# [AIM OF THE TASK]
Only the number is wanted: tally the lines below that contain the word "each".

# [DATA BLOCK]
--- start ---
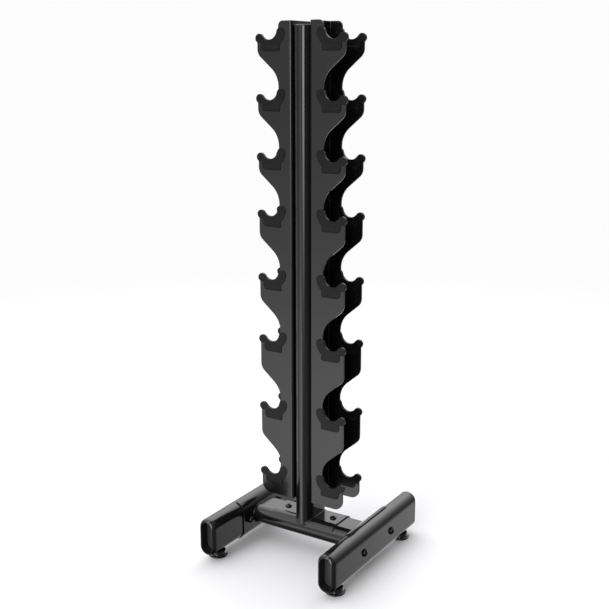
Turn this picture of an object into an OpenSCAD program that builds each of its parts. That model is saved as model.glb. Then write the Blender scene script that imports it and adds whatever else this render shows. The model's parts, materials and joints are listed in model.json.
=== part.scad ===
// Free-standing rack for eight pairs of dumbbells: an H-shaped base of flat-oval
// tube, one flat-oval post, and two U-channel brackets whose four flanges are cut
// into eight hooks each, with a moulded liner clipped on every hook.
// Millimetres, +Z up, X across the post, Y from front (-) to rear (+).
// The origin is on the floor, under the middle of the post.

/* [Hooks] */
// Height of the lowest hook tip above the floor
lowest_hook_z = 204; // [195:1:240]
// Pitch of the two lowest gaps between hooks
lower_pitch = 180; // [160:5:200]
// Pitch of the two middle gaps between hooks
middle_pitch = 160; // [140:5:180]
// Pitch of the three upper gaps between hooks
upper_pitch = 140; // [130:5:160]
// Distance from the post's middle to the outer edge of the hooks
hook_edge_x = 122.2; // [118:0.1:130]
// Distance from the post's middle to the waist between two hooks
waist_x = 62.4; // [58:0.1:68]

/* [Tube] */
// Narrow width of the flat-oval tube
tube_w = 50; // [46:1:56]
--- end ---
# [FULL RESPONSE]
2